“No. Do not bring a stranger into this. We do not want every other village hearing of our troubles.”
“Try to imagine it. I will bring in the Inquisitor and let him find the guilty man. Then he will declare the town free of all evil influences, and the markets will thrive. It will be over in a fortnight. You won’t have to do anything. No one will care if you don’t make an arrest. But we will all gain recognition. God could very well be in this tragedy for our good.”
“No,” Bjorn said in a tone meant to end the conversation. “No outsiders. Don’t speak of it again.”
“Bjorn,” Stefan said, his face turning red. “Have you seen the way they look at me? Everyone in town looks at me as if I allowed this. Even you accuse me, in your way. I’m not stupid.”
“Then don’t act it. An Inquisitor will come here looking for the Devil, and he may very well find one. How will you look then?”
“You’re wrong,” Stefan said.
“Look at your feet, my friend.”
Stefan looked down. The edges of his robe were a bit dirty, but his feet were clean, despite the mud and chaos of spring.
“Do you see the ground you’re standing on?”
Stefan looked up. “Yes.”
Bjorn pointed a finger at him. “That’s the only thing you know for certain. You hear what people want to tell you, only the sins they feel guilt for. The difference between you and me? I see what they do when they leave your church. I see the sins they commit without guilt or shame.”
Stefan watched him walk away, standing there in the dirt with chaos not far away. A red fleck caught his eye, a cardinal in a barren tree. The branches were just beginning to build up at the ends, preparing for spring, and the bird glistened, a trembling ruby startling in its perfection, in its dazzling, unrepentant red. Stefan stared at it until the sun caught its feathers just right, and for a moment he saw his whole village blinded with red. Beyond the barren tree, behind the houses with dark smoke curling from their chimneys, a wolf howled.
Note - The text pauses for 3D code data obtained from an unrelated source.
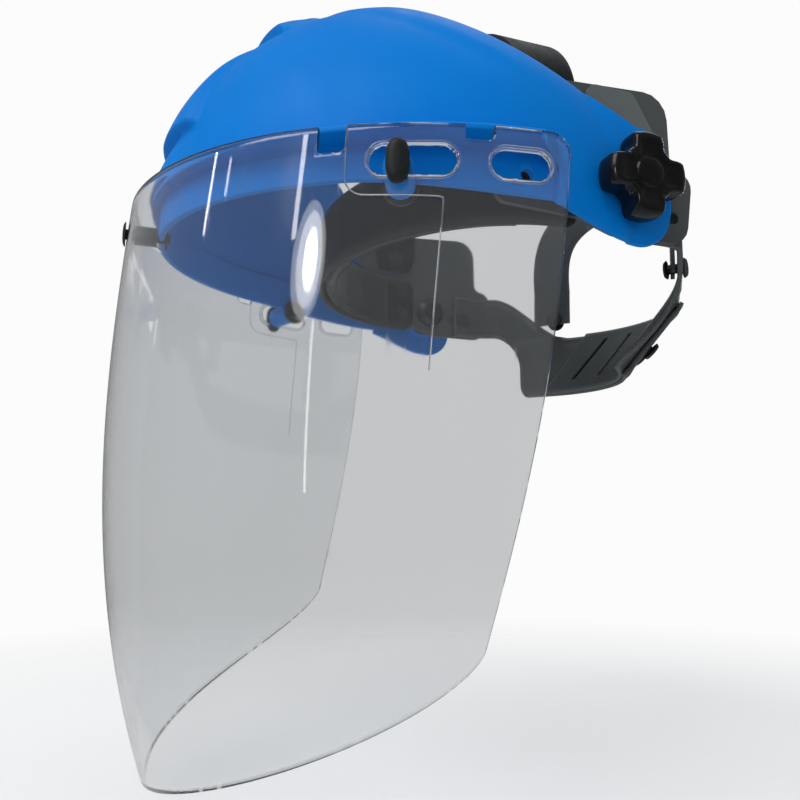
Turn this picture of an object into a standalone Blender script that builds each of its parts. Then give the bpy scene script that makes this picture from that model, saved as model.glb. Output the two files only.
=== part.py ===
"""Face shield: blue brow guard on a tilt pivot, clear visor, grey headgear and foam sweatband.

Lengths are in millimetres and are turned into metres where a mesh is made.
Frame: origin at the middle of the tilt axis, +X the wearer's left, -Y forward, +Z up.
"""
import math

import bmesh
import bpy
import numpy as np
from mathutils import Matrix, Vector

MM = 0.001
GAP = 0.3                       # clearance between pieces that touch

# Visor: a barrelled sheet bent round the face, hanging from its top edge
VISOR_THICKNESS = 1.5
VISOR_HEIGHT = 220.0
VISOR_TOP_Z = 9.8
VISOR_CENTRE_Y = -23.9          # centre of the half ellipse it is bent round
VISOR_HALF_WIDTH = 118.0
VISOR_DEPTH = 139.8
VISOR_BARREL = (19.4, -8.6, -26.6)      # forward bulge down the height: linear, square, cube
VISOR_TAPER = 12.4
VISOR_SIDE_ANGLE = 1.524        # radians from straight ahead to the side edge at the top
VISOR_STRAIGHT = 0.735          # part of the height above the rounded lower corners
VISOR_CORNER_POWER = 1.648

# Crown guard: band behind the visor, shelf above it and the dome over the forehead
WALL = 2.4
BAND_HALF_WIDTH = 103.6
BAND_DEPTH = 138.8
BAND_CENTRE_Y = -13.8
SHELF_Z = 10.3
RIM_TOP_Z = 13.0
RIM_HALF_WIDTH = 115.0
RIM_FRONT_Y = -156.0
DOME_HALF_WIDTH = 110.0
ARM_HALF_WIDTH = 104.5
BAND_END_ANGLE = math.radians(84.0)
ARM_END_Y = 18.5
CREST_HALF_WIDTH = 34.0
CREST_STEPS = (13.0, 36.0, 53.0)        # elevation of the upper end of each crest scallop
CREST_HEIGHT = 4.0
DOME_MIDDLE = np.array((0.0, -15.0, 12.0))

# Tilt pivot, from the head outwards
STRAP_X = 86.5                  # middle of the head ring's side walls
SIDE_PLATE_X = (88.0, 90.3)
BRACKET_X = (90.6, 92.9)
WASHER_X = (93.2, 96.7)
ARM_BOSS_X = 97.0
KNOB_WASHER_X = (105.0, 105.8)
KNOB_X = (106.1, 117.4)
KNOB_RADIUS = 15.2
KNOB_VALLEY_RADIUS = 10.4
PIVOT_Y = 1.5                   # the tilt axis, level and square to the head
PIVOT_Z = 3.5
BOLT_RADIUS = 3.0
BOLT_HOLE_RADIUS = 3.4
BOLT_HEAD_RADIUS = 7.5
INSERT_RADIUS = 5.0

# Visor fasteners
LOCK_ANGLE = 1.120              # radians round the visor
LOCK_Z = -3.7
LOCK_BAND_DEPTH = 15.9          # from the visor's outer face in to the band's, along the lock
LOCK_STEM_RADIUS = 3.0
LOCK_SLOT = (1.050, 1.254)
LOOSE_SLOT = (1.333, 1.474)
SLOT_HEIGHT = 10.0
NOTCH_FRONT = (0.922, 0.993, 9.0)
NOTCH_REAR = (1.271, 1.337, 5.0)
STUD_Z = -1.0
SMALL_HOLE = (-38.0, 1.7, 2.2)  # y, z and radius of the spare hole in the band's side

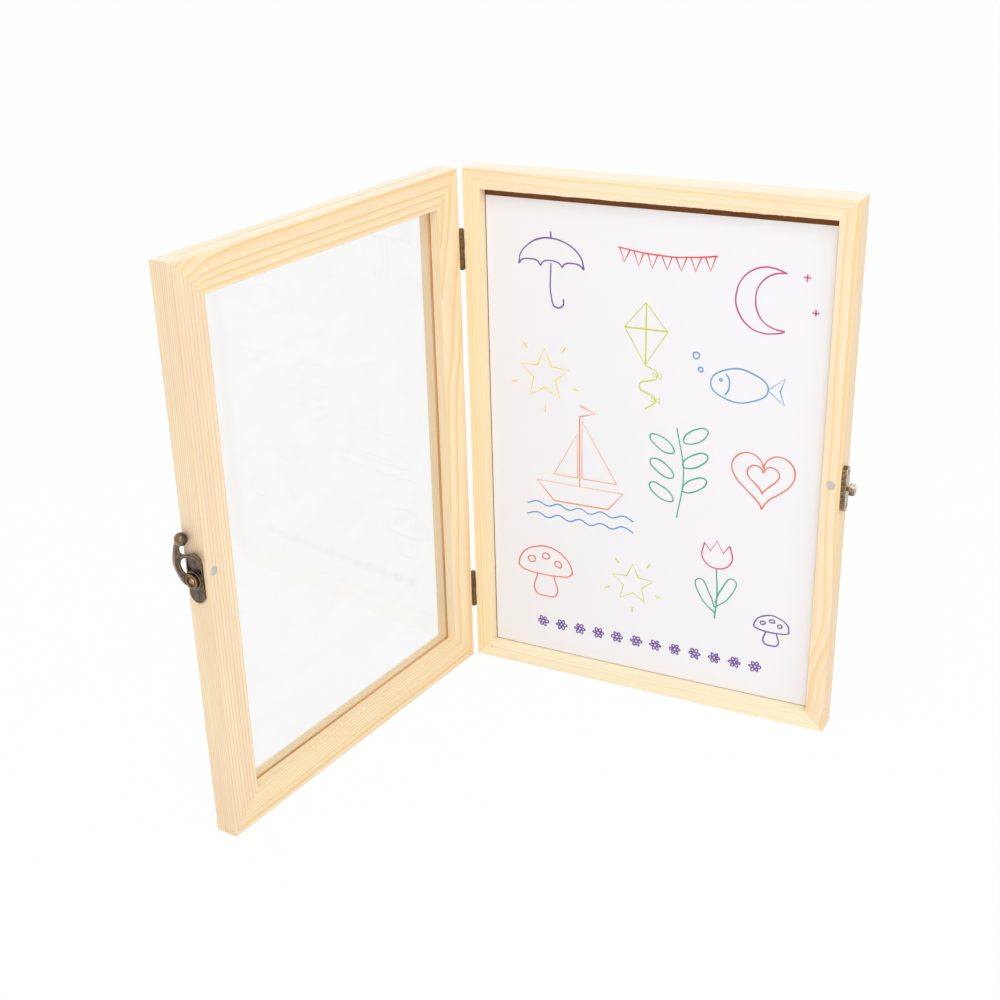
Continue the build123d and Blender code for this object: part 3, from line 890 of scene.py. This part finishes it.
@dataclass(frozen=True)
class Stroke:
    """One drawn line through points, in the motif's own size about its own middle."""

    ink: Ink
    points: Line
    closed: bool = False
    straight: bool = False

    def placed(self, x: float, z: float, size: float) -> "Stroke":
        """The line at its place on the sheet, in millimetres from the lower left corner."""
        return replace(self, points=tuple((x + size * left, z + size * up) for left, up in self.points))


def drawn(ink: Ink, *lines: Line, closed: bool = False, straight: bool = False) -> list[Stroke]:
    """Strokes of one kind, each through its own points."""
    return [Stroke(ink, points, closed, straight) for points in lines]


def polar(reach: float, degrees: float) -> tuple[float, float]:
    """Place at a distance and an angle from the middle."""
    return reach * math.cos(math.radians(degrees)), reach * math.sin(math.radians(degrees))


def oval(x: float, z: float, wide: float, high: float, start: float = 0.0, end: float = 360.0,
         steps: int = 14, tilt: float = 0.0) -> Line:
    """Points on part of an oval.

    Args:
        x: Middle across.
        z: Middle up.
        wide: Half width.
        high: Half height.
        start: First angle in degrees.
        end: Last angle in degrees.
        steps: Number of points.
        tilt: Turn of the oval in degrees.

    Returns:
        The points, without a repeat of the first one where the oval is whole.
    """
    count = steps if abs(end - start) >= 360 else steps - 1
    across, rise = polar(1.0, tilt)
    points = []
    for place in range(steps):
        angle = math.radians(start + (end - start) * place / count)
        left, up = wide * math.cos(angle), high * math.sin(angle)
        points.append((x + left * across - up * rise, z + left * rise + up * across))
    return tuple(points)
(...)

Cold wind stung his cheeks, and he shook free of the moment, pulling his arms in with a shiver. Winter had not finished with them yet.
Chapter Six
Mia was startled awake when she heard a spoon bang against the wall. Margarite was anxious for supper.
“Coming, Margarite,” Mia yelled. Yelling made her sound angry, but Margarite could not help being deaf.
Margarite groaned and hit the spoon against the wall once more. The busyness of meals, of interacting with Mia, made Margarite forget the pain, Mia suspected. Food became something they could still do together, one last link. Mia did not know if the woman even tasted the food or just wanted Mia to touch her and look at her. When old ones stopped eating, they died. Everyone knew that, including Margarite. She wasn’t ready to die.
The old woman held on even though her body failed more every day and the pain in her bones grew steadily worse. Her wasting disease showed no remorse, daily marching her closer to death. Mia did not understood why Margarite held on. She, too, once had a will to live, even through times when nothing existed to live for. But then she had been young, and there had been hope. For Margarite, what hope was there but death? Death would relieve Margarite’s suffering, so why did she resist it?
Mia sighed, walking to the pottage, waving a hand at Margarite to signal that the meal was on the way. She stirred the pottage, careful to scrape along the bottom where most of the meat had sunk. Margarite should put some more weight on her frail frame. She might feel better if she had more cushion, more softness around her bones.
Mia hoped Margarite’s sense of smell was still intact. The sage, already good for picking this early in the season, blended well with the rosemary. Sage lent a lovely green undertone in their tiny home that always smelled of sharp, sweet rosemary. Rosemary stayed green and lush through the final frost of spring and needed no care from Mia. She loved it for being so dependable. She loved it for not needing her.
Ladling the pottage into a wooden bowl, Mia pushed a chair close to Margarite’s and took the spoon from her. Margarite stared at her with a closed mouth, nodding in the direction of Alma, who played with a kitten. The kitten’s mother had depended on Mia for scraps in the winter, and Mia regarded the kitten as a welcome visitor. She would have to shoo it outside before Bjorn got home. But it was not the kitten that agitated Margarite.
Little Alma had those dark red circles under her eyes again, looking as if she had been beaten overnight.